Marinade: Mix the parsley root, carrot, onion and spices in a bowl then drizzle with white wine. Stir everything to combine.
Place the duck in another bowl and pour the marinade over it. Cover with foil and allow to marinade in the fridge for at least 12 hours.
Stuffing: Mix the chestnuts, toast, apple pieces and egg then season with salt, pepper and dried tarragon.
Preheat the oven to 220 degrees C.
Remove the duck from the marinade and pour the marinade through a sieve. Dry the duck inside and out with paper towel and rub with salt and pepper.
Fill in the duck with the stuffing and close the cavity with skewers. Pour the vegetable oil into a roasting dish then place the duck in it breast up and roast in the preheated oven for 20 minutes until golden-brown.

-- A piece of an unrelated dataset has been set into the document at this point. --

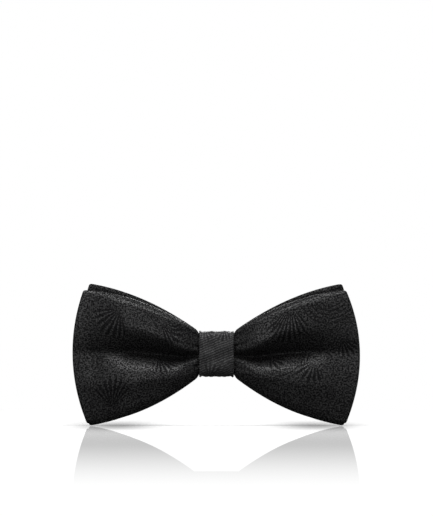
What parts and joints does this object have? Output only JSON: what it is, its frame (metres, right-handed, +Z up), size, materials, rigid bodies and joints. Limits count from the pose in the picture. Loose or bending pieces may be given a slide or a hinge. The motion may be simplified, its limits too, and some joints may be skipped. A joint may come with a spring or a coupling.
{
  "type": "bow tie",
  "caption": "Pre-tied double-layer bow tie with a centre knot, on an adjustable neckband that closes with a hook and an eye.",
  "frame": {"origin": "under the middle of the object's box, at the height of the rear bow's lower corners", "axes": "+Z up, the bow faces -Y, the neckband runs back along +Y, +X is to the right seen from the front"},
  "size_m": [0.1202, 0.1664, 0.0594],
  "materials": {
    "bow_cloth": "satin jacquard with a tone-on-tone leaf figure",
    "band_cloth": "plain satin",
    "interlining": "woven stiffener",
    "thread": "spun sewing thread",
    "hardware": "nickel plated"
  },
  "bodies": {
    "bow": {"front_bow_face": "bow_cloth", "front_bow_interlining": "interlining", "front_bow_back": "bow_cloth", "rear_bow_face": "bow_cloth", "rear_bow_interlining": "interlining", "rear_bow_back": "bow_cloth", "gather_thread": "thread", "knot_wrap": "bow_cloth", "knot_interlining": "interlining", "knot_back_stitches": "thread", "neckband_centre": "band_cloth", "neckband_centre_interlining": "interlining"},
    "left_side": {"left_band": "band_cloth", "left_band_interlining": "interlining", "hook_loop": "band_cloth", "hook_loop_stitches": "thread"},
    "hook": {"hook": "hardware"},
    "right_side": {"right_band": "band_cloth", "right_band_interlining": "interlining"},
    "slider": {"slider": "hardware", "band_hump": "band_cloth"},
    "eye_carriage": {"band_free_run": "band_cloth", "band_returned_layer": "band_cloth", "eye_loop": "band_cloth", "eye_loop_stitches": "thread"},
    "eye": {"eye": "hardware"}
  },
  "joints": [
    {"name": "left_band_swing", "type": "hinge", "parent": "bow", "child": "left_side", "pos_m": [-0.048, -0.0399, 0.03], "axis": [0, 0, 1], "range_deg": [0, 70]},
    {"name": "right_band_swing", "type": "hinge", "parent": "bow", "child": "right_side", "pos_m": [0.048, -0.0399, 0.03], "axis": [0, 0, 1], "range_deg": [-70, 0]},
    {"name": "hook_pivot", "type": "hinge", "parent": "left_side", "child": "hook", "pos_m": [0.048, 0.0297, 0.03], "axis": [0, 0, 1], "range_deg": [-75, 75]},
    {"name": "slider_slide", "type": "slide", "parent": "right_side", "child": "slider", "axis": [0, -1, 0], "range_m": [0, 0.023]},
    {"name": "eye_carriage_slide", "type": "slide", "parent": "right_side", "child": "eye_carriage", "axis": [0, -1, 0], "range_m": [0, 0.0115], "deforming": ["band_free_run", "band_returned_layer"]},
    {"name": "eye_pivot", "type": "hinge", "parent": "eye_carriage", "child": "eye", "pos_m": [0.0473, 0.0063, 0.03], "axis": [0, 0, 1], "range_deg": [-75, 75]}
  ],
  "couplings": [
    {"joint": "eye_carriage_slide", "follows": "slider_slide", "ratio": 0.5}
  ]
}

Heat the marinade in a saucepan and pour into the duck's roasting dish and put a lid on or cover with alfoil.
Reduce the oven temperature to 180 degrees C and cook the duck for a further 90 minutes.

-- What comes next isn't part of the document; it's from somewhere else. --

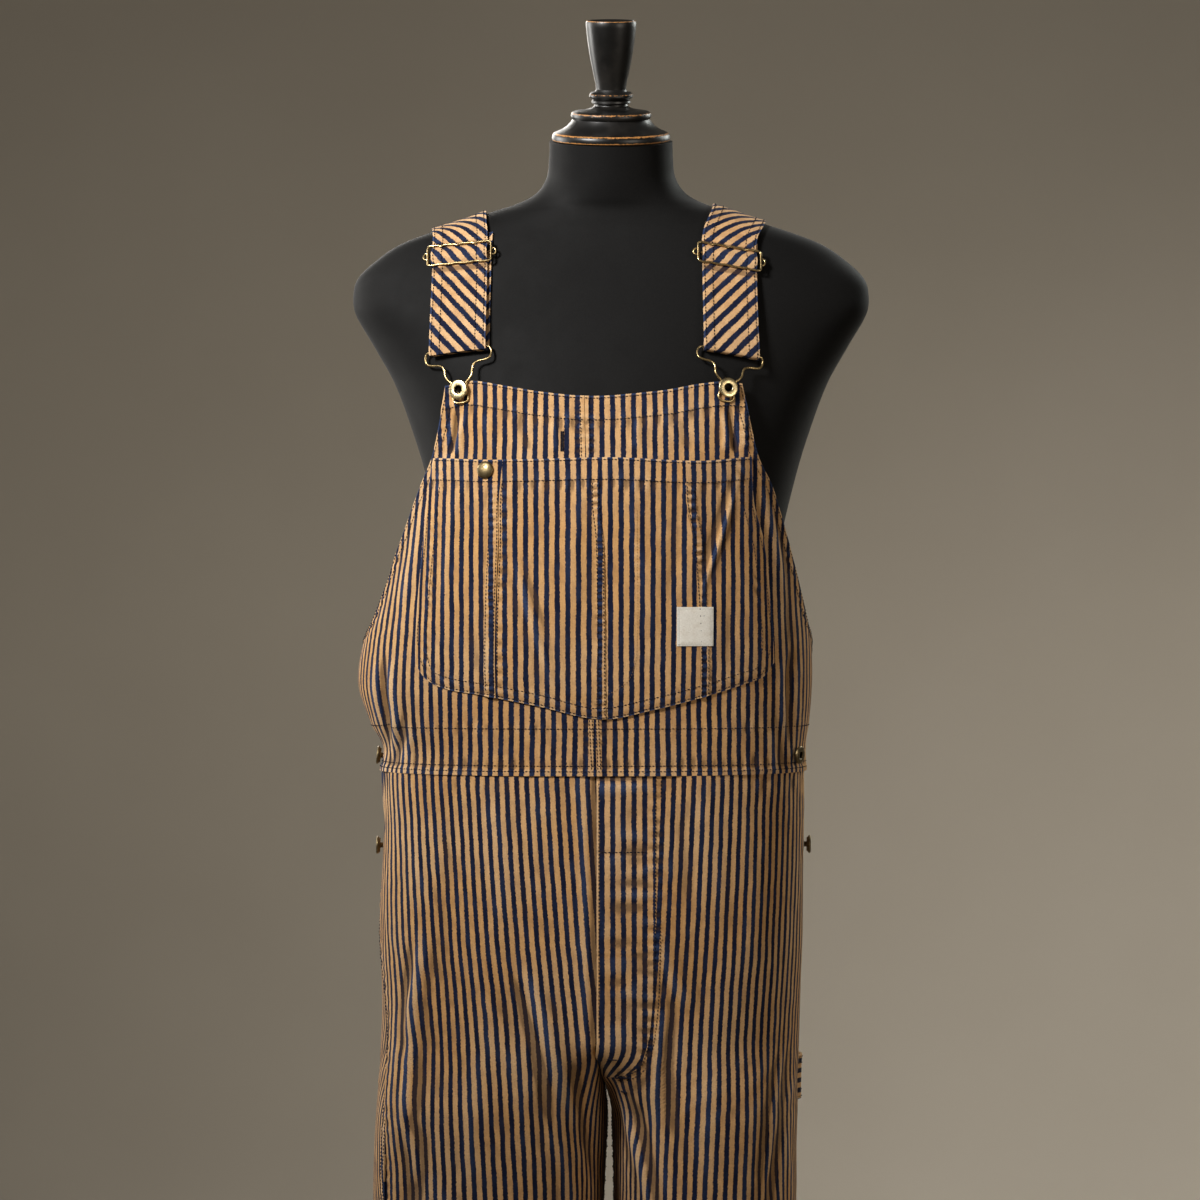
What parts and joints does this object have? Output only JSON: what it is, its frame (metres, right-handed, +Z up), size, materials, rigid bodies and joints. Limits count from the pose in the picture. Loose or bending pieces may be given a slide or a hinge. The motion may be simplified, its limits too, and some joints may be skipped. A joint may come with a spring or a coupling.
{
  "type": "dungarees on a dress form",
  "caption": "Bib dungarees in striped cotton with button sides, wire hooks and sliders, worn by a limbless dress form with a neck cap, finial, pole and round base.",
  "frame": {"origin": "on the floor at the middle of the round base", "axes": "+Z up, -Y to the front of the garment, +X to the wearer's left"},
  "size_m": [0.464, 0.38, 1.7714],
  "materials": {
    "striped_cotton": "woven vertical stripes of deep indigo and warm tan, faded at the edges",
    "label_cloth": "plain woven off-white",
    "brass": "antique brass, worn bright on its edges",
    "aged_brass": "dark aged brass",
    "form_cover": "matte black jersey cover",
    "turned_wood": "black paint, rubbed through to gold on its edges",
    "painted_steel": "satin black paint"
  },
  "bodies": {
    "root": {"bib_right": "striped_cotton", "bib_left": "striped_cotton", "bib_pocket_pencil": "striped_cotton", "bib_pocket_right": "striped_cotton", "bib_pocket_left": "striped_cotton", "bib_pocket_end": "striped_cotton", "upper_back_right": "striped_cotton", "upper_back_left": "striped_cotton", "leg_front_right": "striped_cotton", "leg_front_left": "striped_cotton", "leg_back_right": "striped_cotton", "leg_back_left": "striped_cotton", "strap_right": "striped_cotton", "strap_left": "striped_cotton", "hammer_loop": "striped_cotton", "label": "label_cloth", "hook_right": "brass", "hook_left": "brass", "slider_right": "brass", "slider_left": "brass", "slider_bar_right": "brass", "slider_bar_left": "brass", "bib_button_right": "brass", "bib_button_left": "brass", "side_button_right_upper": "brass", "side_button_left_upper": "brass", "side_button_right_lower": "brass", "side_button_left_lower": "brass", "pocket_button": "aged_brass", "form_torso": "form_cover", "neck_cap": "turned_wood", "neck_finial": "turned_wood", "stand_socket": "painted_steel", "stand_pole": "painted_steel", "stand_base": "painted_steel"}
  },
  "joints": []
}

Remove the duck from the dish and place on a baking tray. Turn on the grill and grill it for a few minutes at a high temperature to make the skin golden-brown.
Remove from the oven then cover the duck with foil and keep warm.
Sieve the stock to remove any bits then skim off the fat. Heat the stock over high heat until 1/3 remains and season with salt and pepper. Carve the duck and serve with the gravy.